> [DO THIS]: Copy the data exactly from the line that contains "solid.label = node" through the line that contains "for node in", keeping both end lines and leaving out everything else.

'''

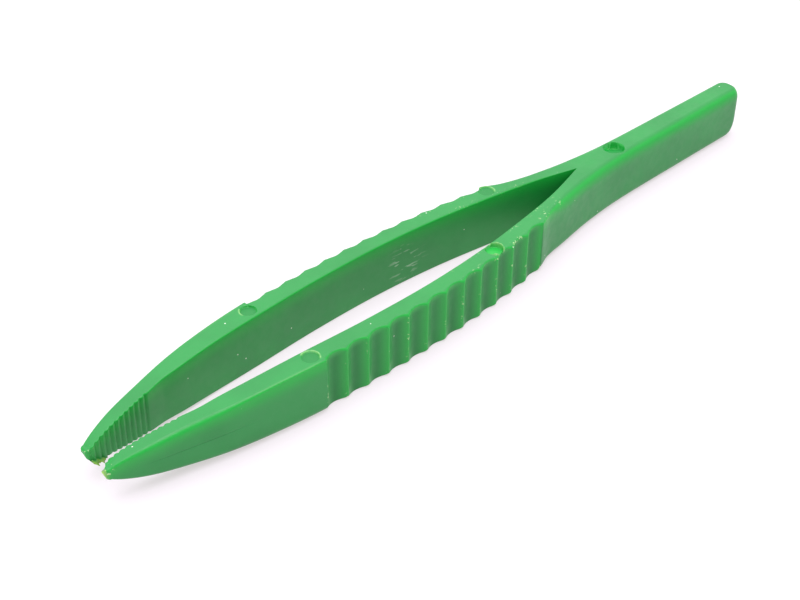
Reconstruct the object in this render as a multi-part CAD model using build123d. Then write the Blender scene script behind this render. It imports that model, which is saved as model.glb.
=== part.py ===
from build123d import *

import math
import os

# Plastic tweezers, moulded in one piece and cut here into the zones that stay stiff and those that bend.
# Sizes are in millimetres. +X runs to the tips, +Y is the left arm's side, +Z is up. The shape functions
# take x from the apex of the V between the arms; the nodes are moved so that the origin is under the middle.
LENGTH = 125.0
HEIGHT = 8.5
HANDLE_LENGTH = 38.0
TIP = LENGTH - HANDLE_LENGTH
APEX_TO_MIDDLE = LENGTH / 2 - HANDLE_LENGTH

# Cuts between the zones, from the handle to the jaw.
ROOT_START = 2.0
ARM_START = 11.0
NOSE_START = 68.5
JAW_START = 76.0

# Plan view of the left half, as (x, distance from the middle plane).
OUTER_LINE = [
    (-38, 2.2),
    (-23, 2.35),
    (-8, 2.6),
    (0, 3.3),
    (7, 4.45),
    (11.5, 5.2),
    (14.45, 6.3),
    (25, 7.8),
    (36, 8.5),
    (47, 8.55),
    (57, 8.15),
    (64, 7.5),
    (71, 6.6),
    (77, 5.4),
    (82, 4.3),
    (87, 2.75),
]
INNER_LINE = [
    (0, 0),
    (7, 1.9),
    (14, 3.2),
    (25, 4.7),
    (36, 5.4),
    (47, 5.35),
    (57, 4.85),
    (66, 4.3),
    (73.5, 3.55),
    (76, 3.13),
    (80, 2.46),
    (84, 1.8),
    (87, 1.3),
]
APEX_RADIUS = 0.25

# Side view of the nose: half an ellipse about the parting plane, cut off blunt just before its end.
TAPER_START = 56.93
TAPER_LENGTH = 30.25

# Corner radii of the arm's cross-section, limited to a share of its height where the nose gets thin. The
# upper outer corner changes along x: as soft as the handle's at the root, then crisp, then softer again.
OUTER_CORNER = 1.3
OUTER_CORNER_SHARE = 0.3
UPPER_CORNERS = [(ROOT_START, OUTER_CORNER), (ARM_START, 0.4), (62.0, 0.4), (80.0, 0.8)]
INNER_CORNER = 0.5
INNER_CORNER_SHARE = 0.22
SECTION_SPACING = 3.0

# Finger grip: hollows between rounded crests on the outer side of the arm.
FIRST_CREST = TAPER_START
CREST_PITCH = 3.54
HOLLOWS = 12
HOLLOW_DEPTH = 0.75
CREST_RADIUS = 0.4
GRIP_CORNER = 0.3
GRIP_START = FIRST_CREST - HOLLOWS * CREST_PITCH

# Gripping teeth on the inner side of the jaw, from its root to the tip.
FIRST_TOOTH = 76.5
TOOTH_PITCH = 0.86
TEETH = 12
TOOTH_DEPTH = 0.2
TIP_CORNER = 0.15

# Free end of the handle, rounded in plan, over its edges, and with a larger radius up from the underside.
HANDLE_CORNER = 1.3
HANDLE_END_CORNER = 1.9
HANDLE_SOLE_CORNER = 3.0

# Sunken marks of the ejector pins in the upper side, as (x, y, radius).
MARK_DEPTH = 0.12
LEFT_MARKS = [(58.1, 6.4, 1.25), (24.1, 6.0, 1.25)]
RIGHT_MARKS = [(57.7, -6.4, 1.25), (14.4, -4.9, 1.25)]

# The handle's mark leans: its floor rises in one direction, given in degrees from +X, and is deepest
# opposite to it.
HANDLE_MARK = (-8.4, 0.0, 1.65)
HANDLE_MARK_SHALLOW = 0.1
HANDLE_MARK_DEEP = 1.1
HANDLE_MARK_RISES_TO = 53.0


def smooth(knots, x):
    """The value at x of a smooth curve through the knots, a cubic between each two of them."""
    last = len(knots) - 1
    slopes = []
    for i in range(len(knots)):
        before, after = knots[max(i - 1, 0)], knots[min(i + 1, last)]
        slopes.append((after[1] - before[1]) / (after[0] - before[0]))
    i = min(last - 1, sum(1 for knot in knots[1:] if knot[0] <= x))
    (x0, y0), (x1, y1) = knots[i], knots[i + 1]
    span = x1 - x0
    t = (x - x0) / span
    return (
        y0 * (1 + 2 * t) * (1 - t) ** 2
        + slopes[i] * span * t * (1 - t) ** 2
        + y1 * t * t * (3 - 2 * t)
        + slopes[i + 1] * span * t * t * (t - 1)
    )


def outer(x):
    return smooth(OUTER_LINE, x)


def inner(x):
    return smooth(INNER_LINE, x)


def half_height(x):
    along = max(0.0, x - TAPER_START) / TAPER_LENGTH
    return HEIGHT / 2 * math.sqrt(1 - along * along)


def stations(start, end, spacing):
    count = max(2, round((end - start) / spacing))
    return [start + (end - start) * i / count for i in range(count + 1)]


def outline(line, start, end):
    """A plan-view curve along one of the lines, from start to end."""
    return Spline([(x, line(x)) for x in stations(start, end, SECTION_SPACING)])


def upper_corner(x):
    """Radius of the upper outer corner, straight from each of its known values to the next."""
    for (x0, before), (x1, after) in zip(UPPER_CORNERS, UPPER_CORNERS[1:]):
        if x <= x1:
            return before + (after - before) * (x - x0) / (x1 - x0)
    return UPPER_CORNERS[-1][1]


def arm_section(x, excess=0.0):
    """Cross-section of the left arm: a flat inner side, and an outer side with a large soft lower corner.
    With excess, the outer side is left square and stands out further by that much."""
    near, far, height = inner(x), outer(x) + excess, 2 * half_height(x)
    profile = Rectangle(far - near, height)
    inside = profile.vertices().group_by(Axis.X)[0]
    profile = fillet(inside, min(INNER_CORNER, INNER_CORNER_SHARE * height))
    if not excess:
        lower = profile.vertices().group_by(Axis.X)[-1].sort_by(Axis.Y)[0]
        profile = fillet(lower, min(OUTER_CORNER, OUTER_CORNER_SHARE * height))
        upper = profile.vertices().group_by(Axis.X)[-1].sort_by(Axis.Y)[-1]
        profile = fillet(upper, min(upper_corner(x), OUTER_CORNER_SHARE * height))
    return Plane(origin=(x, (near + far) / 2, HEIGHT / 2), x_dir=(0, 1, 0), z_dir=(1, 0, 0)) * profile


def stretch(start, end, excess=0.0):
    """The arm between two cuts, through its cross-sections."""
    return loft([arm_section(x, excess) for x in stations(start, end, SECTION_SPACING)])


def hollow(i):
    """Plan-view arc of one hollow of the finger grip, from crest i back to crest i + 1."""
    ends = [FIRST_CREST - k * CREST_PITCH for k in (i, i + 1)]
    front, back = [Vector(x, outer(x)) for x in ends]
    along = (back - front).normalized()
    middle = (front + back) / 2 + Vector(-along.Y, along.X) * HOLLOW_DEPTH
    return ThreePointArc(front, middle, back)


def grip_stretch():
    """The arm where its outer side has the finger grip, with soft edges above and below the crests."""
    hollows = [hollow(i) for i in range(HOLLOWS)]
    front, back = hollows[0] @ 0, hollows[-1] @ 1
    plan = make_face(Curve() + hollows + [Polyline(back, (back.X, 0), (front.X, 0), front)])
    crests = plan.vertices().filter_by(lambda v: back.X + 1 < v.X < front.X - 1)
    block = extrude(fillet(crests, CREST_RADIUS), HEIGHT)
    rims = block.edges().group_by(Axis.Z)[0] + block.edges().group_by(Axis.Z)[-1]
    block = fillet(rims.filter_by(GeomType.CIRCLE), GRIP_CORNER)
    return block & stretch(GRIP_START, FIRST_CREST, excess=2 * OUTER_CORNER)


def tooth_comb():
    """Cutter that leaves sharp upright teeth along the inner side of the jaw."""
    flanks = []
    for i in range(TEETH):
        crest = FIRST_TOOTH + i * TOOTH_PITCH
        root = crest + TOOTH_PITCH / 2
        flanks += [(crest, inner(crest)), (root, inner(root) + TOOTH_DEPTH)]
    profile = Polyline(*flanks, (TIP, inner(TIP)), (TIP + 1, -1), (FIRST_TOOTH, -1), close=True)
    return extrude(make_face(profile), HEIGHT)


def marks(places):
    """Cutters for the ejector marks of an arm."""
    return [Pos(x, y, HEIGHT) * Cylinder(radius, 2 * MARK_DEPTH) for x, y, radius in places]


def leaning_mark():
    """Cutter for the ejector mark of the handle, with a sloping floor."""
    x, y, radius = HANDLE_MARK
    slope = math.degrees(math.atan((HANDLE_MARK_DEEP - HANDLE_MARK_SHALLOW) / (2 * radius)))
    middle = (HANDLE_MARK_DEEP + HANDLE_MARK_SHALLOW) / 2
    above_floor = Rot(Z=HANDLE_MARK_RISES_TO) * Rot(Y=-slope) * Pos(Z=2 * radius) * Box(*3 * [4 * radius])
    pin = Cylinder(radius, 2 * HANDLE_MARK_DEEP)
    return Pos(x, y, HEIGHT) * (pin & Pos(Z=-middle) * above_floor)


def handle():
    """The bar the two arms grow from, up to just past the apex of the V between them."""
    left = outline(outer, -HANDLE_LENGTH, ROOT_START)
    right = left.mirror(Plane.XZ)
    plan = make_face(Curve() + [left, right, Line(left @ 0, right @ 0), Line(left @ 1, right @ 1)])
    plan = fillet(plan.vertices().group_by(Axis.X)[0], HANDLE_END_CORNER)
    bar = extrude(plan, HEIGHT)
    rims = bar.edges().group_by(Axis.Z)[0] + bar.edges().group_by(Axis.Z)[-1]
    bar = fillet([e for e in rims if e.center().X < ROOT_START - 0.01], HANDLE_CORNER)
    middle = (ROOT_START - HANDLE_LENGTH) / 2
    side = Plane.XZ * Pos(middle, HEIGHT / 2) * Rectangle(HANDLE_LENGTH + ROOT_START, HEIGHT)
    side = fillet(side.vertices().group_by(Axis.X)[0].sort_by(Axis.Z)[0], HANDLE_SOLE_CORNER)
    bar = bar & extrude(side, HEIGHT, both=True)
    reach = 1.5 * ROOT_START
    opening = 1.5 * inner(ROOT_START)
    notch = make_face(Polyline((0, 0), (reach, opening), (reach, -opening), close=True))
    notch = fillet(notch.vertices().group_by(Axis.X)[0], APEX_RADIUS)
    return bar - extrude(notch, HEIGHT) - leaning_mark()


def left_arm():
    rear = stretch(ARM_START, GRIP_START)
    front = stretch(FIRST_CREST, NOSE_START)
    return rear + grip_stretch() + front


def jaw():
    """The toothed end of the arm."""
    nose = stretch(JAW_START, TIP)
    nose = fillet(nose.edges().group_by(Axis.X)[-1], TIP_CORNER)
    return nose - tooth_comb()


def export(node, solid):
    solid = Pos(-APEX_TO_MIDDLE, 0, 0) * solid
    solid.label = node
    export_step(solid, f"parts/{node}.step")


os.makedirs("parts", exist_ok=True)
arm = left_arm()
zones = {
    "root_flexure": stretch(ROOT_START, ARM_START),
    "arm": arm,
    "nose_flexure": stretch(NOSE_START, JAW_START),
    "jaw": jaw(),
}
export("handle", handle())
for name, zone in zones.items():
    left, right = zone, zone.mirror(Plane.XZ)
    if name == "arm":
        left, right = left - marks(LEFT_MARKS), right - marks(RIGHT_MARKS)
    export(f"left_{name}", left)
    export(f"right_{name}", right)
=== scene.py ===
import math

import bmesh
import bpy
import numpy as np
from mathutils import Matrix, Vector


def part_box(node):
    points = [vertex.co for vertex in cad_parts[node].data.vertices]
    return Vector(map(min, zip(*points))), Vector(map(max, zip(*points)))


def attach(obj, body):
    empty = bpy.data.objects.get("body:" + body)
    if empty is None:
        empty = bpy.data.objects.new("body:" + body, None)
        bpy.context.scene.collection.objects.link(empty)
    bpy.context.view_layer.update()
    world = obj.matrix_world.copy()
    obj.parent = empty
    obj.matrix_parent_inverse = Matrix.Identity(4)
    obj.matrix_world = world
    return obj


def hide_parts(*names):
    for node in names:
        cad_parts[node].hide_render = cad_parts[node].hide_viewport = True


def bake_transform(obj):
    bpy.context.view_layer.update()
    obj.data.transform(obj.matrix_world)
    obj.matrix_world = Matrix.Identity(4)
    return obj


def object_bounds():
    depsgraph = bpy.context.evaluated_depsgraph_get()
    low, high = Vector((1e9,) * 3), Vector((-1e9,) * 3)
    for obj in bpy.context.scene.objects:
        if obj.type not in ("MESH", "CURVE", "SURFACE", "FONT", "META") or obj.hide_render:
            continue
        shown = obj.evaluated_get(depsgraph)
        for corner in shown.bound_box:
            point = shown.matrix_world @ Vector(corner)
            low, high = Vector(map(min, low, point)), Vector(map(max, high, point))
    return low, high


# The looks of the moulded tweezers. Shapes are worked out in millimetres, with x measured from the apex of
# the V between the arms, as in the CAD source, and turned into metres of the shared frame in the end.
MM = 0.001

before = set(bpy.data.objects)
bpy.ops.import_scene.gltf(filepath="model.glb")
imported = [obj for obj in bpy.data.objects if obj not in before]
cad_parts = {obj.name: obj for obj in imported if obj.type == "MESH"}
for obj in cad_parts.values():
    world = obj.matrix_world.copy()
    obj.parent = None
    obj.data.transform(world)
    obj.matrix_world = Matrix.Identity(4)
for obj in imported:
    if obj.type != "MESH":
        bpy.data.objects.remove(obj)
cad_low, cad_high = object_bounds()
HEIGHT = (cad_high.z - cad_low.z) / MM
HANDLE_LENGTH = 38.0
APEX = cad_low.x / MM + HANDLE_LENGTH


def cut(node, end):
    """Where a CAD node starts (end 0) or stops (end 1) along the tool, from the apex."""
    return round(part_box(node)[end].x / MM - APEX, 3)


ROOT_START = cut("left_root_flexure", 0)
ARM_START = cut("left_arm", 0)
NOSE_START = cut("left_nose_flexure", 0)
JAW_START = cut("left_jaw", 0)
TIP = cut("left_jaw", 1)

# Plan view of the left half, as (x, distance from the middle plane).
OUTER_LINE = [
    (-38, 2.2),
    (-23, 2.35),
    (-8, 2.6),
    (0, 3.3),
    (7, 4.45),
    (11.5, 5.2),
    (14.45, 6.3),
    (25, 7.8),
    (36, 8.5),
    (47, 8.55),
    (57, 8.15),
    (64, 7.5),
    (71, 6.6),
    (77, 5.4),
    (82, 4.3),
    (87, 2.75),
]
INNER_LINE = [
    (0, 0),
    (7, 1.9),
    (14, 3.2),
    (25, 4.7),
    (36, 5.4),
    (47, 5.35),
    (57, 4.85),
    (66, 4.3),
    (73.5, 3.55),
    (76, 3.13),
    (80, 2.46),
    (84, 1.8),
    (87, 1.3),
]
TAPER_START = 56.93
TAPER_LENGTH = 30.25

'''

> [WORKED SOLUTION]:
    solid.label = node
    export_step(solid, f"parts/{node}.step")


os.makedirs("parts", exist_ok=True)
arm = left_arm()
zones = {
    "root_flexure": stretch(ROOT_START, ARM_START),
    "arm": arm,
    "nose_flexure": stretch(NOSE_START, JAW_START),
    "jaw": jaw(),
}
export("handle", handle())
for name, zone in zones.items():
    left, right = zone, zone.mirror(Plane.XZ)
    if name == "arm":
        left, right = left - marks(LEFT_MARKS), right - marks(RIGHT_MARKS)
    export(f"left_{name}", left)
    export(f"right_{name}", right)
=== scene.py ===
import math

import bmesh
import bpy
import numpy as np
from mathutils import Matrix, Vector


def part_box(node):
    points = [vertex.co for vertex in cad_parts[node].data.vertices]
    return Vector(map(min, zip(*points))), Vector(map(max, zip(*points)))


def attach(obj, body):
    empty = bpy.data.objects.get("body:" + body)
    if empty is None:
        empty = bpy.data.objects.new("body:" + body, None)
        bpy.context.scene.collection.objects.link(empty)
    bpy.context.view_layer.update()
    world = obj.matrix_world.copy()
    obj.parent = empty
    obj.matrix_parent_inverse = Matrix.Identity(4)
    obj.matrix_world = world
    return obj


def hide_parts(*names):
    for node in names:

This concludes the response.